Examine the records and identify each line that includes the string "object". Copy those lines.

Data for processing:
________________________
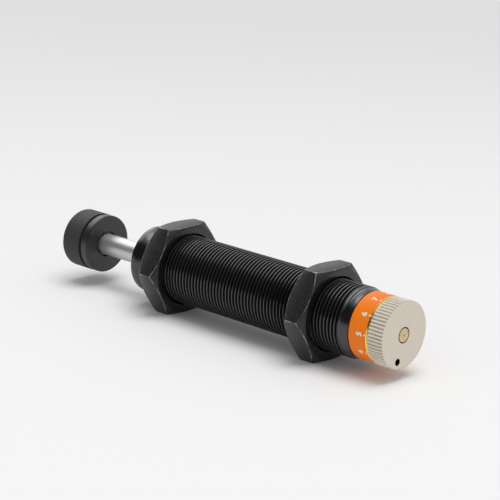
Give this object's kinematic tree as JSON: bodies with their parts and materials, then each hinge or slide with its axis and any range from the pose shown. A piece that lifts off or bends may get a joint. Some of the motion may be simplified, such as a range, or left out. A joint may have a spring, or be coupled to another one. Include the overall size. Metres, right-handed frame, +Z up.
{
  "type": "industrial shock absorber",
  "caption": "Adjustable hydraulic shock absorber: threaded round body, two hexagonal lock nuts, sprung rod with a round bumper, and a dial knob at the rear.",
  "frame": {"origin": "centre of the barrel's front face, on the axis of the rod", "axes": "+X along the rod towards the bumper, +Z up out of the nuts' top flats, +Y towards the side that shows the dial's middle numbers"},
  "size_m": [0.1563, 0.037, 0.032],
  "materials": {
    "barrel_black": "black oxide, satin",
    "nut_black": "black oxide, satin, edges worn lighter",
    "rod_chrome": "ground and hard chromed",
    "knob_nickel": "nickel plated, matt face, knurled rim",
    "ring_orange": "orange anodised, printed white numbers",
    "brass": "turned brass",
    "bumper_black": "black, satin",
    "urethane_grey": "matt dark urethane",
    "steel": "turned steel, oiled",
    "spring_steel": "spring steel",
    "bronze": "sintered bronze",
    "nitrile": "black nitrile",
    "white_plastic": "filled fluoroplastic",
    "foam": "closed cell foam"
  },
  "bodies": {
    "barrel": {"outer_barrel": "barrel_black", "rear_plug": "steel", "plug_o_ring": "nitrile", "scale_ring": "ring_orange", "knob_washer": "brass", "sleeve_washer": "white_plastic", "pressure_tube": "steel", "return_spring": "spring_steel", "gland": "steel", "gland_o_ring": "nitrile", "rod_bushing": "bronze", "rod_seal": "nitrile", "rod_wiper": "nitrile", "accumulator_foam": "foam", "cover_washer": "steel", "snap_ring": "spring_steel"},
    "adjuster": {"adjusting_knob": "knob_nickel", "knob_lock_screw": "nut_black", "adjuster_stem": "brass", "stem_o_ring": "nitrile", "metering_sleeve": "steel", "drive_pin": "steel"},
    "rod": {"piston_rod": "rod_chrome", "piston": "steel", "piston_ring": "white_plastic", "spring_seat": "steel", "piston_nut": "steel", "bumper_core": "bumper_black", "bumper_cap": "urethane_grey"},
    "check_valve": {"check_plate": "steel"},
    "front_nut": {"front_lock_nut": "nut_black"},
    "rear_nut": {"rear_lock_nut": "nut_black"}
  },
  "joints": [
    {"name": "rod_slide", "type": "slide", "parent": "barrel", "child": "rod", "axis": [-1, 0, 0], "range_m": [0, 0.025], "stiffness_N_per_m": 700, "springref_m": -0.0143, "deforming": ["return_spring"]},
    {"name": "adjuster_turn", "type": "hinge", "parent": "barrel", "child": "adjuster", "pos_m": [0, 0, 0], "axis": [1, 0, 0], "range_deg": [-90, 210]},
    {"name": "front_nut_travel", "type": "slide", "parent": "barrel", "child": "front_nut", "axis": [1, 0, 0], "range_m": [-0.03, 0.0075]},
    {"name": "rear_nut_travel", "type": "slide", "parent": "barrel", "child": "rear_nut", "axis": [1, 0, 0], "range_m": [-0.0102, 0.03]},
    {"name": "check_plate_lift", "type": "slide", "parent": "rod", "child": "check_valve", "axis": [-1, 0, 0], "range_m": [0, 0.0004]}
  ]
}
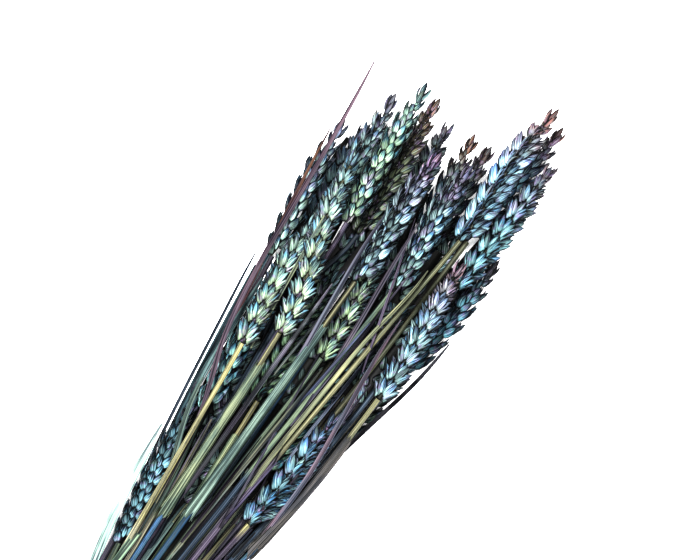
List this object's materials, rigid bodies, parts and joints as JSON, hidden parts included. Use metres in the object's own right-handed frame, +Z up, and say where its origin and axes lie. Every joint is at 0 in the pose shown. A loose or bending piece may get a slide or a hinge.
________________________
Answer to this problem:
Give this object's kinematic tree as JSON: bodies with their parts and materials, then each hinge or slide with its axis and any range from the pose shown. A piece that lifts off or bends may get a joint. Some of the motion may be simplified, such as a range, or left out. A joint may have a spring, or be coupled to another one. Include the overall size. Metres, right-handed frame, +Z up.
List this object's materials, rigid bodies, parts and joints as JSON, hidden parts included. Use metres in the object's own right-handed frame, +Z up, and say where its origin and axes lie. Every joint is at 0 in the pose shown. A loose or bending piece may get a slide or a hinge.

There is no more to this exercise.